The planning here is unique.

That's because the Super Bowl is running at the same time as the Olympics. The big game airs on February 13. The two-week Winter Olympics broadcast runs February 4-20.

NBCUniversal has made it a point to promote the overlap. As part of its yearly rotation, the Super Bowl and the Olympics are running at the same time on the same network. 

There is also a 13-hour time difference between New York and Beijing. That means at 9 p.m. -- about the time the Super Bowl might conclude New York time -- it would be 10 a.m. the next morning in Beijing. So there could be plenty of daytime sports competition -- possibly the always high-rated figure skating. Ice hockey comes next.

Why this move?

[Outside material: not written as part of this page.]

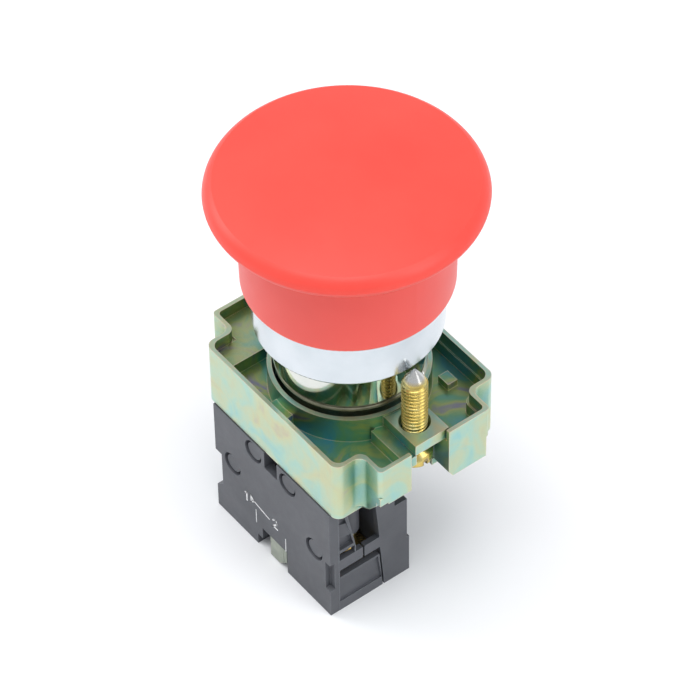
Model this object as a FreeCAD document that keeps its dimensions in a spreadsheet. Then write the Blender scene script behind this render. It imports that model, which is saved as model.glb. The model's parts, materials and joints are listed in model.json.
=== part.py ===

Perhaps there are still some pandemic-related production issues afoot -- especially for new or existing scripted entertainment shows.

Does the Olympics need help? Not really. Historically, it gets some of the highest viewing of any TV content over any 16-day period.

Is streaming a factor? Are audiences conditioned -- more than ever -- to think about these platforms after a sporting event has concluded?

The message NBC is sending is that Olympic programming continues to be key holding -- a valued two-week period that needs to maintain its worth in the years to come -- even in the face of ever-rising and popular streaming/connected TV content.